• Stated goal
Reproduce exactly the lines below, from the first through the one containing "return moved", and nothing more.

%%

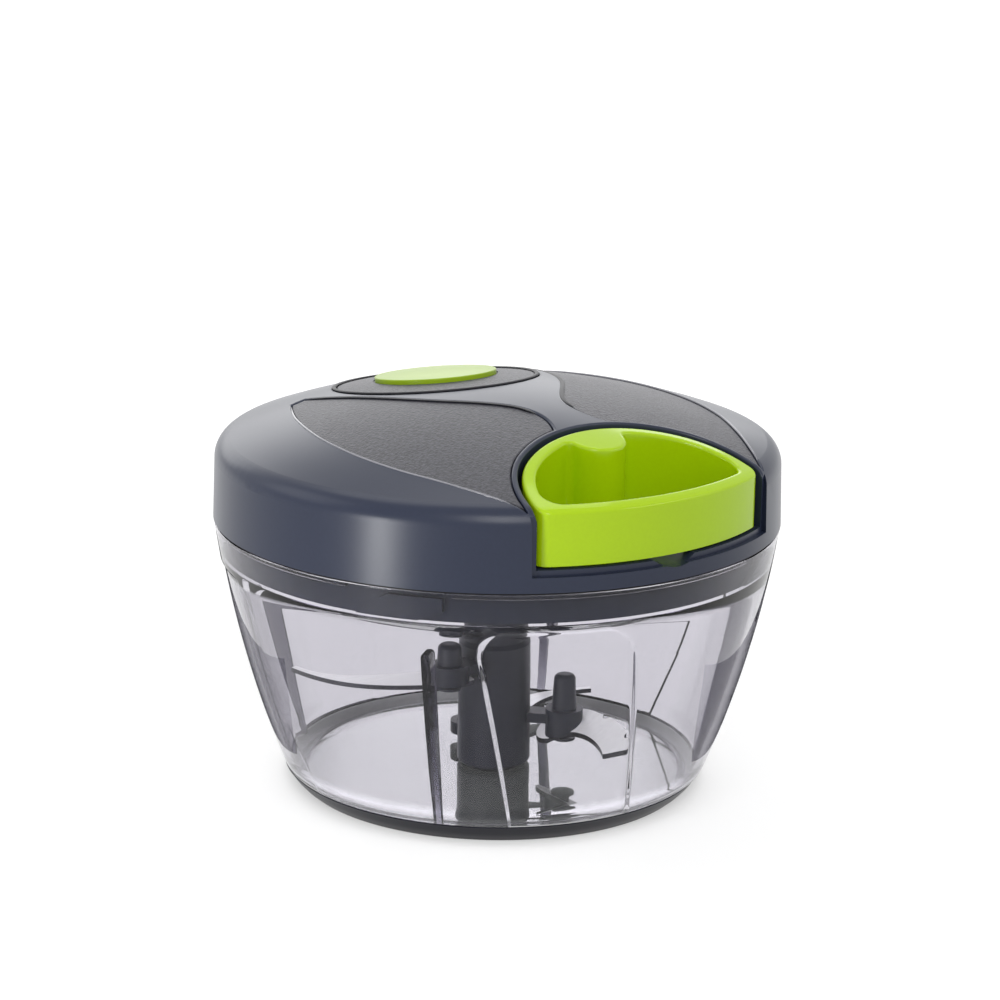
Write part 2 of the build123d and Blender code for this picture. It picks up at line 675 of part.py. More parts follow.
def make_pull_handle():
    """Loop that fills the recess, with the cord's boss at its rear."""
    top = LID_DOME_Z + OVERRUN
    rise = top - HANDLE_FOOT_Z
    outside = extrude(Pos(0, 0, HANDLE_FOOT_Z) * handle_plan(0, HANDLE_CORNER), rise)
    boss = Pos(0, -HANDLE_BOSS_CENTRE) * Circle(HANDLE_BOSS_RADIUS)
    opening = handle_plan(HANDLE_RIM, HANDLE_INNER_CORNER) - boss
    opening = opening.faces().sort_by(SortBy.AREA)[-1]
    meeting = opening.vertices().sort_by_distance((0, -HANDLE_REAR))[:2]
    opening = fillet(meeting, HANDLE_BOSS_BLEND)
    loop = outside & lid_body(HANDLE_DROP)
    loop -= extrude(Pos(0, 0, HANDLE_FOOT_Z - OVERRUN) * opening, rise + OVERRUN)
    rim = [edge for edge in loop.edges() if edge.bounding_box().min.Z > CORD_Z]
    loop = fillet(rim, HANDLE_EDGE_ROUND)
    loop -= rod(
        KNOT_CHAMBER_RADIUS, HANDLE_FOOT_Z - OVERRUN, CORD_Z + KNOT_CHAMBER_TOP, (0, -KNOT_PLACE)
    )
    hole = Plane.XZ * Pos(0, CORD_Z) * Circle(CORD_RADIUS + CORD_HOLE_CLEARANCE)
    loop -= extrude(hole, KNOT_PLACE)
    return loop


def make_cord_end():
    """Cord inside the handle's boss, with its knot in the chamber."""
    start = Plane.XZ * Pos(0, CORD_Z) * Circle(CORD_RADIUS)
    tail = extrude(start, KNOT_PLACE) - extrude(start, HANDLE_REAR)
    return tail + Pos(0, -KNOT_PLACE, CORD_Z) * Sphere(KNOT_RADIUS)


def spread(shares, side, grow):
    """Plan points from shares of the lid's radius, on one side and moved outwards by a gap."""
    points = [(across * LID_EDGE_RADIUS, -out * LID_EDGE_RADIUS) for out, across in shares]
    moved = []
    for index, (x, y) in enumerate(points):
        back_x, back_y = points[max(index - 1, 0)]
        next_x, next_y = points[min(index + 1, len(points) - 1)]
        run = math.hypot(next_x - back_x, next_y - back_y)
        across = x + grow * (next_y - back_y) / run
        moved.append((side * across, y - grow * (next_x - back_x) / run))
    return moved


def pad_plan(side, grow):
    """Outline of a grip pad on one side of the handle, grown by a gap."""
    outer = spread(PAD_OUTER_SHARES, side, grow)
    inner = spread(PAD_INNER_SHARES, side, grow)
    edges = Spline(*outer) + Line(outer[-1], inner[0]) + Spline(*inner) + Line(inner[-1], outer[0])
    plan = make_face(edges) - handle_sides(RECESS_GAP + PAD_SETBACK - grow)
    return plan.faces().sort_by(SortBy.AREA)[-1]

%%

• Expected answer
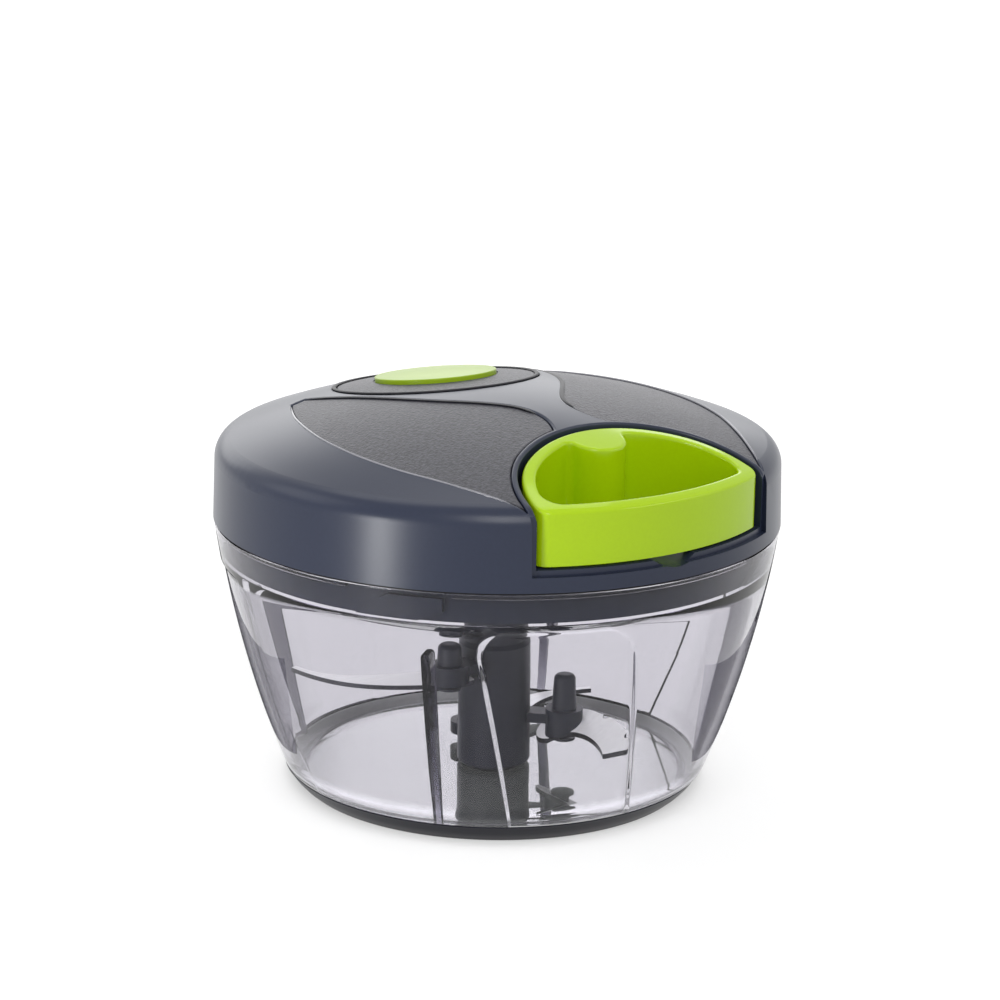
Write part 2 of the build123d and Blender code for this picture. It picks up at line 675 of part.py. More parts follow.
def make_pull_handle():
    """Loop that fills the recess, with the cord's boss at its rear."""
    top = LID_DOME_Z + OVERRUN
    rise = top - HANDLE_FOOT_Z
    outside = extrude(Pos(0, 0, HANDLE_FOOT_Z) * handle_plan(0, HANDLE_CORNER), rise)
    boss = Pos(0, -HANDLE_BOSS_CENTRE) * Circle(HANDLE_BOSS_RADIUS)
    opening = handle_plan(HANDLE_RIM, HANDLE_INNER_CORNER) - boss
    opening = opening.faces().sort_by(SortBy.AREA)[-1]
    meeting = opening.vertices().sort_by_distance((0, -HANDLE_REAR))[:2]
    opening = fillet(meeting, HANDLE_BOSS_BLEND)
    loop = outside & lid_body(HANDLE_DROP)
    loop -= extrude(Pos(0, 0, HANDLE_FOOT_Z - OVERRUN) * opening, rise + OVERRUN)
    rim = [edge for edge in loop.edges() if edge.bounding_box().min.Z > CORD_Z]
    loop = fillet(rim, HANDLE_EDGE_ROUND)
    loop -= rod(
        KNOT_CHAMBER_RADIUS, HANDLE_FOOT_Z - OVERRUN, CORD_Z + KNOT_CHAMBER_TOP, (0, -KNOT_PLACE)
    )
    hole = Plane.XZ * Pos(0, CORD_Z) * Circle(CORD_RADIUS + CORD_HOLE_CLEARANCE)
    loop -= extrude(hole, KNOT_PLACE)
    return loop


def make_cord_end():
    """Cord inside the handle's boss, with its knot in the chamber."""
    start = Plane.XZ * Pos(0, CORD_Z) * Circle(CORD_RADIUS)
    tail = extrude(start, KNOT_PLACE) - extrude(start, HANDLE_REAR)
    return tail + Pos(0, -KNOT_PLACE, CORD_Z) * Sphere(KNOT_RADIUS)


def spread(shares, side, grow):
    """Plan points from shares of the lid's radius, on one side and moved outwards by a gap."""
    points = [(across * LID_EDGE_RADIUS, -out * LID_EDGE_RADIUS) for out, across in shares]
    moved = []
    for index, (x, y) in enumerate(points):
        back_x, back_y = points[max(index - 1, 0)]
        next_x, next_y = points[min(index + 1, len(points) - 1)]
        run = math.hypot(next_x - back_x, next_y - back_y)
        across = x + grow * (next_y - back_y) / run
        moved.append((side * across, y - grow * (next_x - back_x) / run))
    return moved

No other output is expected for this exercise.